▸ **Records to process**
◆ ◆ ◆ ◆ ◆ ◆ ◆

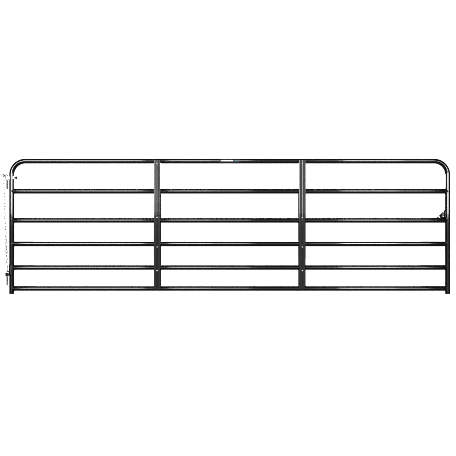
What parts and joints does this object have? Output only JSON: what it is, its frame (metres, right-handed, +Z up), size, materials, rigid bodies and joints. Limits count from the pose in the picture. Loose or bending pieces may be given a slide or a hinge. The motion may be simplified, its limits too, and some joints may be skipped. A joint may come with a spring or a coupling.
{
  "type": "livestock panel gate",
  "caption": "Tubular steel field gate: round rails in a bent tube frame with upright stays, an eye bolt and barrel hinge, screw-in hinge hooks, a latch chain and a keyhole latch plate.",
  "frame": {"origin": "on the ground under the middle of the whole part's box", "axes": "+X along the gate towards the latch end, +Y to the back, +Z up"},
  "size_m": [4.2194, 0.0776, 1.272],
  "materials": {
    "black_coat": "glossy powder coat",
    "zinc": "bright zinc plating",
    "black_nut": "black oxide",
    "label": "printed film"
  },
  "bodies": {
    "gate": {"frame_tube": "black_coat", "rail_2": "black_coat", "rail_3": "black_coat", "rail_4": "black_coat", "rail_5": "black_coat", "bottom_rail": "black_coat", "stay_left": "black_coat", "stay_right": "black_coat", "latch_plate": "black_coat", "lower_hinge_saddle": "black_coat", "lower_hinge_barrel": "black_coat", "label": "label", "saddle_washers": "zinc"},
    "hinge_bolt": {"upper_eye_bolt": "zinc", "hinge_nut": "black_nut"},
    "upper_hook": {"upper_hook": "zinc"},
    "lower_hook": {"lower_hook": "zinc"},
    "chain_1": {"chain_ring": "zinc", "chain_1": "zinc"},
    "chain_2": {"chain_2": "zinc"},
    "chain_3": {"chain_3": "zinc"},
    "chain_4": {"chain_4": "zinc"},
    "chain_5": {"chain_5": "zinc"},
    "chain_6": {"chain_6": "zinc"},
    "chain_7": {"chain_7": "zinc"}
  },
  "joints": [
    {"name": "hinge_bolt_slide", "type": "slide", "parent": "gate", "child": "hinge_bolt", "axis": [-1, 0, 0], "range_m": [0, 0.01]},
    {"name": "upper_hook_swivel", "type": "hinge", "parent": "hinge_bolt", "child": "upper_hook", "pos_m": [-2.06106, -0.00984, 1.092], "axis": [0, 0, 1], "range_deg": [-100, 100]},
    {"name": "lower_hook_swivel", "type": "hinge", "parent": "gate", "child": "lower_hook", "pos_m": [-2.06106, -0.00984, 0.184], "axis": [0, 0, 1], "range_deg": [-10, 190]},
    {"name": "chain_1_swing", "type": "hinge", "parent": "upper_hook", "child": "chain_1", "pos_m": [-2.09106, -0.00984, 1.11857], "axis": [1, 0, 0], "range_deg": [-45, 45]},
    {"name": "chain_2_bend", "type": "hinge", "parent": "chain_1", "child": "chain_2", "pos_m": [-2.09106, -0.00984, 1.00546], "axis": [1, 0, 0], "range_deg": [-30, 30]},
    {"name": "chain_3_bend", "type": "hinge", "parent": "chain_2", "child": "chain_3", "pos_m": [-2.08626, -0.00984, 0.88115], "axis": [1, 0, 0], "range_deg": [-30, 30]},
    {"name": "chain_4_bend", "type": "hinge", "parent": "chain_3", "child": "chain_4", "pos_m": [-2.08146, -0.00984, 0.75685], "axis": [1, 0, 0], "range_deg": [-30, 30]},
    {"name": "chain_5_bend", "type": "hinge", "parent": "chain_4", "child": "chain_5", "pos_m": [-2.07666, -0.00984, 0.63254], "axis": [1, 0, 0], "range_deg": [-30, 30]},
    {"name": "chain_6_bend", "type": "hinge", "parent": "chain_5", "child": "chain_6", "pos_m": [-2.07186, -0.00984, 0.50823], "axis": [1, 0, 0], "range_deg": [-30, 30]},
    {"name": "chain_7_bend", "type": "hinge", "parent": "chain_6", "child": "chain_7", "pos_m": [-2.06706, -0.00984, 0.38393], "axis": [1, 0, 0], "range_deg": [-30, 30]}
  ]
}
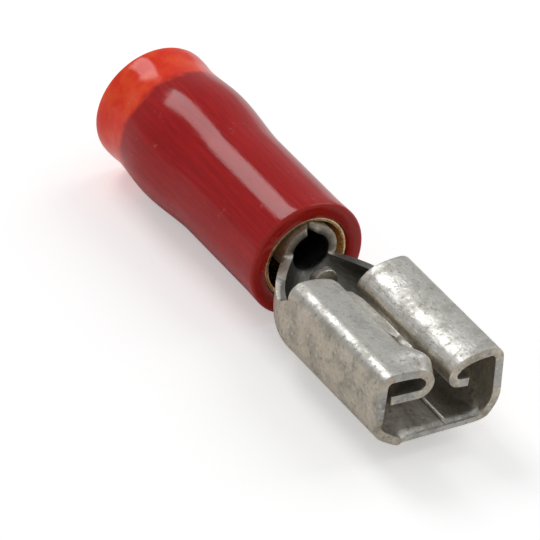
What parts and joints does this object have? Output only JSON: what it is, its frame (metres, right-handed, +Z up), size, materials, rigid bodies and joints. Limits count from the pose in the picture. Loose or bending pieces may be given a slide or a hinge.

◆ ◆ ◆ ◆ ◆ ◆ ◆

▸ **Your goal**
Copy out the material word for word and line for line.

▸ **Final result**
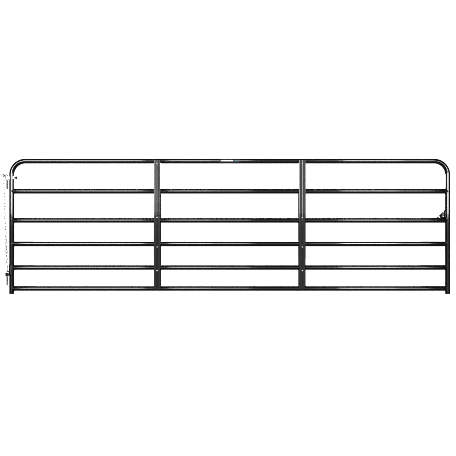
What parts and joints does this object have? Output only JSON: what it is, its frame (metres, right-handed, +Z up), size, materials, rigid bodies and joints. Limits count from the pose in the picture. Loose or bending pieces may be given a slide or a hinge. The motion may be simplified, its limits too, and some joints may be skipped. A joint may come with a spring or a coupling.
{
  "type": "livestock panel gate",
  "caption": "Tubular steel field gate: round rails in a bent tube frame with upright stays, an eye bolt and barrel hinge, screw-in hinge hooks, a latch chain and a keyhole latch plate.",
  "frame": {"origin": "on the ground under the middle of the whole part's box", "axes": "+X along the gate towards the latch end, +Y to the back, +Z up"},
  "size_m": [4.2194, 0.0776, 1.272],
  "materials": {
    "black_coat": "glossy powder coat",
    "zinc": "bright zinc plating",
    "black_nut": "black oxide",
    "label": "printed film"
  },
  "bodies": {
    "gate": {"frame_tube": "black_coat", "rail_2": "black_coat", "rail_3": "black_coat", "rail_4": "black_coat", "rail_5": "black_coat", "bottom_rail": "black_coat", "stay_left": "black_coat", "stay_right": "black_coat", "latch_plate": "black_coat", "lower_hinge_saddle": "black_coat", "lower_hinge_barrel": "black_coat", "label": "label", "saddle_washers": "zinc"},
    "hinge_bolt": {"upper_eye_bolt": "zinc", "hinge_nut": "black_nut"},
    "upper_hook": {"upper_hook": "zinc"},
    "lower_hook": {"lower_hook": "zinc"},
    "chain_1": {"chain_ring": "zinc", "chain_1": "zinc"},
    "chain_2": {"chain_2": "zinc"},
    "chain_3": {"chain_3": "zinc"},
    "chain_4": {"chain_4": "zinc"},
    "chain_5": {"chain_5": "zinc"},
    "chain_6": {"chain_6": "zinc"},
    "chain_7": {"chain_7": "zinc"}
  },
  "joints": [
    {"name": "hinge_bolt_slide", "type": "slide", "parent": "gate", "child": "hinge_bolt", "axis": [-1, 0, 0], "range_m": [0, 0.01]},
    {"name": "upper_hook_swivel", "type": "hinge", "parent": "hinge_bolt", "child": "upper_hook", "pos_m": [-2.06106, -0.00984, 1.092], "axis": [0, 0, 1], "range_deg": [-100, 100]},
    {"name": "lower_hook_swivel", "type": "hinge", "parent": "gate", "child": "lower_hook", "pos_m": [-2.06106, -0.00984, 0.184], "axis": [0, 0, 1], "range_deg": [-10, 190]},
    {"name": "chain_1_swing", "type": "hinge", "parent": "upper_hook", "child": "chain_1", "pos_m": [-2.09106, -0.00984, 1.11857], "axis": [1, 0, 0], "range_deg": [-45, 45]},
    {"name": "chain_2_bend", "type": "hinge", "parent": "chain_1", "child": "chain_2", "pos_m": [-2.09106, -0.00984, 1.00546], "axis": [1, 0, 0], "range_deg": [-30, 30]},
    {"name": "chain_3_bend", "type": "hinge", "parent": "chain_2", "child": "chain_3", "pos_m": [-2.08626, -0.00984, 0.88115], "axis": [1, 0, 0], "range_deg": [-30, 30]},
    {"name": "chain_4_bend", "type": "hinge", "parent": "chain_3", "child": "chain_4", "pos_m": [-2.08146, -0.00984, 0.75685], "axis": [1, 0, 0], "range_deg": [-30, 30]},
    {"name": "chain_5_bend", "type": "hinge", "parent": "chain_4", "child": "chain_5", "pos_m": [-2.07666, -0.00984, 0.63254], "axis": [1, 0, 0], "range_deg": [-30, 30]},
    {"name": "chain_6_bend", "type": "hinge", "parent": "chain_5", "child": "chain_6", "pos_m": [-2.07186, -0.00984, 0.50823], "axis": [1, 0, 0], "range_deg": [-30, 30]},
    {"name": "chain_7_bend", "type": "hinge", "parent": "chain_6", "child": "chain_7", "pos_m": [-2.06706, -0.00984, 0.38393], "axis": [1, 0, 0], "range_deg": [-30, 30]}
  ]
}
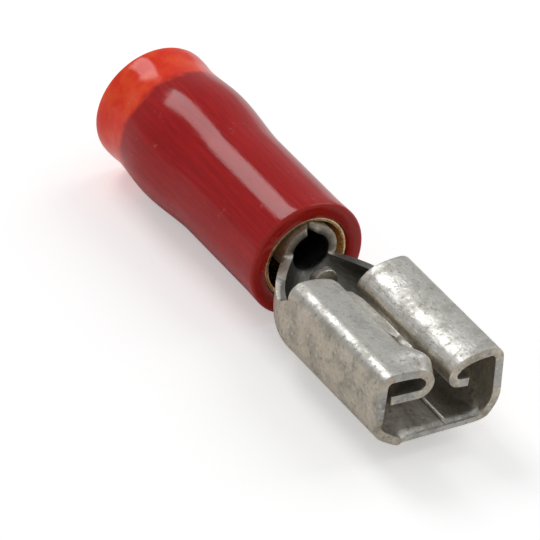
What parts and joints does this object have? Output only JSON: what it is, its frame (metres, right-handed, +Z up), size, materials, rigid bodies and joints. Limits count from the pose in the picture. Loose or bending pieces may be given a slide or a hinge.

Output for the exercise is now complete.